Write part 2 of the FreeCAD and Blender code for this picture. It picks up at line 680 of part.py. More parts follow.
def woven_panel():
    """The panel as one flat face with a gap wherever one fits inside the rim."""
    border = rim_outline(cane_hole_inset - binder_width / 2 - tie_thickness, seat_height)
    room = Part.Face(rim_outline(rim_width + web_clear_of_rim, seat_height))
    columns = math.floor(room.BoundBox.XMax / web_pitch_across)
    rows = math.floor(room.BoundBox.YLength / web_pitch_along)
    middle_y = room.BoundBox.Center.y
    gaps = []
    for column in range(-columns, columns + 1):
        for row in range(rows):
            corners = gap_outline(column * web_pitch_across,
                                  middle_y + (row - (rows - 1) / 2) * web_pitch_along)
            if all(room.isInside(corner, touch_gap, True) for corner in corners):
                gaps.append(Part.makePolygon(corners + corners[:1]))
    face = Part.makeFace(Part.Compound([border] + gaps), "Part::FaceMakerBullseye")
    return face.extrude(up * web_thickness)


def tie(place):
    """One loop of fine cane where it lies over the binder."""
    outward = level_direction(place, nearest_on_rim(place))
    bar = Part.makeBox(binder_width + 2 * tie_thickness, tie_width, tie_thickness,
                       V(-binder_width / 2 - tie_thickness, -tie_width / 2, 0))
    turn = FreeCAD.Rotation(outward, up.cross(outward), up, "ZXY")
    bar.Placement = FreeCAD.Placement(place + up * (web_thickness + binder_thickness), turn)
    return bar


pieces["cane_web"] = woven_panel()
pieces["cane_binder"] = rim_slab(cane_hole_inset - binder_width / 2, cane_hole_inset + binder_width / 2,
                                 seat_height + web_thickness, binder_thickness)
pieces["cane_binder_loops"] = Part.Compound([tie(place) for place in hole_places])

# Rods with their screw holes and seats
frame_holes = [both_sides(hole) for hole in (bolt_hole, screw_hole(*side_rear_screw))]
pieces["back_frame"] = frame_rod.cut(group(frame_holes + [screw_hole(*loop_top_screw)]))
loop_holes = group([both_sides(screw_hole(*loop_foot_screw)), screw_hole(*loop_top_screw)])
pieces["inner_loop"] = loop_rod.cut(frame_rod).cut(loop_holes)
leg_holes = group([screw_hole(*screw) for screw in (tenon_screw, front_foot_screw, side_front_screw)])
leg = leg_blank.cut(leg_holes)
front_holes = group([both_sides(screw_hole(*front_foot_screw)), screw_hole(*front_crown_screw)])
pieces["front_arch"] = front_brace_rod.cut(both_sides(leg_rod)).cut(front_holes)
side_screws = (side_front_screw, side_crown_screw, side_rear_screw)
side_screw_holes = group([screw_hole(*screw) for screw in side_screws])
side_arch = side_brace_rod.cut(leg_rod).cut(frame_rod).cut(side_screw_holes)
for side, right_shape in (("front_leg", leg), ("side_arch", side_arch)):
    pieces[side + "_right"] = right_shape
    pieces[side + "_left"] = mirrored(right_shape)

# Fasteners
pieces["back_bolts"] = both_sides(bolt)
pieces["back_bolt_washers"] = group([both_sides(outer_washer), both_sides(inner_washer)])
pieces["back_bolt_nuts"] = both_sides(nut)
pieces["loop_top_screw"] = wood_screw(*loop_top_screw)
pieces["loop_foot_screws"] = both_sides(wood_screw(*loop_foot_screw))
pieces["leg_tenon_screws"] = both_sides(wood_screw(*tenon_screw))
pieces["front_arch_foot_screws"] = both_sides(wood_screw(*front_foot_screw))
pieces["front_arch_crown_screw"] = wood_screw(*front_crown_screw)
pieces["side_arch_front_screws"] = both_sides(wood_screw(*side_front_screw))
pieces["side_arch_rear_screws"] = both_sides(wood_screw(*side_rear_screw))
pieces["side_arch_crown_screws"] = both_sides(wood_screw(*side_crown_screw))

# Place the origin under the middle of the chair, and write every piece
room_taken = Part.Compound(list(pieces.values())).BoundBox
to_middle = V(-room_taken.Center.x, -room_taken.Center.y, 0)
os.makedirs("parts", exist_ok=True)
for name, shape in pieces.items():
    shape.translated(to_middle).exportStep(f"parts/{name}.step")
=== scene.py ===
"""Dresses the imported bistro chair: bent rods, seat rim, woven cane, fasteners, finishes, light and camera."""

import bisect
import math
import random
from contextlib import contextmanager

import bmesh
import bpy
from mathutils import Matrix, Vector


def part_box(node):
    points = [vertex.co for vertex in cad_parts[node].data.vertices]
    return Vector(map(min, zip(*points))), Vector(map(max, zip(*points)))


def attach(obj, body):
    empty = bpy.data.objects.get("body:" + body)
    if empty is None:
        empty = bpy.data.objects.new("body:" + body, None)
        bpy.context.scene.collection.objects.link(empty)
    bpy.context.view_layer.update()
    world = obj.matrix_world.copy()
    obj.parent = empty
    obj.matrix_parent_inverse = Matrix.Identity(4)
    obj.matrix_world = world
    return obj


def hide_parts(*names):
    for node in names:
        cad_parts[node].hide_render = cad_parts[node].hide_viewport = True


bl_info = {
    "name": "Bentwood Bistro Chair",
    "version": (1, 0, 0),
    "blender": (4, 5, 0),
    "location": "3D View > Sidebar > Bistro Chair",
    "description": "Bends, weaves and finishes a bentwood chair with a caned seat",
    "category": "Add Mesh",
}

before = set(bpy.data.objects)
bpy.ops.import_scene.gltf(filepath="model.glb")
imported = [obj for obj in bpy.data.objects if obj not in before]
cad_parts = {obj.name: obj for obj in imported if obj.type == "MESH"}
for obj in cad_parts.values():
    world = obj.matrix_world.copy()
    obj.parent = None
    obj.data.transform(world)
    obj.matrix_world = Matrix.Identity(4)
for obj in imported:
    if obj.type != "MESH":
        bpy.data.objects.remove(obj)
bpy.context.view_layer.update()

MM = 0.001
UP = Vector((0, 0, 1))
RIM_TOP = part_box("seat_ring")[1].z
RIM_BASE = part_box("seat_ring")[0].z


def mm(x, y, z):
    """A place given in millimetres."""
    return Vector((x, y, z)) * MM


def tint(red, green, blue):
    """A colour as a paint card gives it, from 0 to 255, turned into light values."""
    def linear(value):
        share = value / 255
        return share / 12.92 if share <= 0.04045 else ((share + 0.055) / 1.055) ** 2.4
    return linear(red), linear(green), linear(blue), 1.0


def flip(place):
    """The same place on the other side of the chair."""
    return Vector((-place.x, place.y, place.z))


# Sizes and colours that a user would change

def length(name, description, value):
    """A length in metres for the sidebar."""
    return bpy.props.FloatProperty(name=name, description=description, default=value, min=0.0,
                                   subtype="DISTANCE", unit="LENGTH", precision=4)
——
Within the material above, extract exactly the lines that start at the line containing "# Place the" and stop after the line containing "obj.matrix_parent_inverse = Matrix.Identity(4)", and only those.

# Place the origin under the middle of the chair, and write every piece
room_taken = Part.Compound(list(pieces.values())).BoundBox
to_middle = V(-room_taken.Center.x, -room_taken.Center.y, 0)
os.makedirs("parts", exist_ok=True)
for name, shape in pieces.items():
    shape.translated(to_middle).exportStep(f"parts/{name}.step")
=== scene.py ===
"""Dresses the imported bistro chair: bent rods, seat rim, woven cane, fasteners, finishes, light and camera."""

import bisect
import math
import random
from contextlib import contextmanager

import bmesh
import bpy
from mathutils import Matrix, Vector


def part_box(node):
    points = [vertex.co for vertex in cad_parts[node].data.vertices]
    return Vector(map(min, zip(*points))), Vector(map(max, zip(*points)))


def attach(obj, body):
    empty = bpy.data.objects.get("body:" + body)
    if empty is None:
        empty = bpy.data.objects.new("body:" + body, None)
        bpy.context.scene.collection.objects.link(empty)
    bpy.context.view_layer.update()
    world = obj.matrix_world.copy()
    obj.parent = empty
    obj.matrix_parent_inverse = Matrix.Identity(4)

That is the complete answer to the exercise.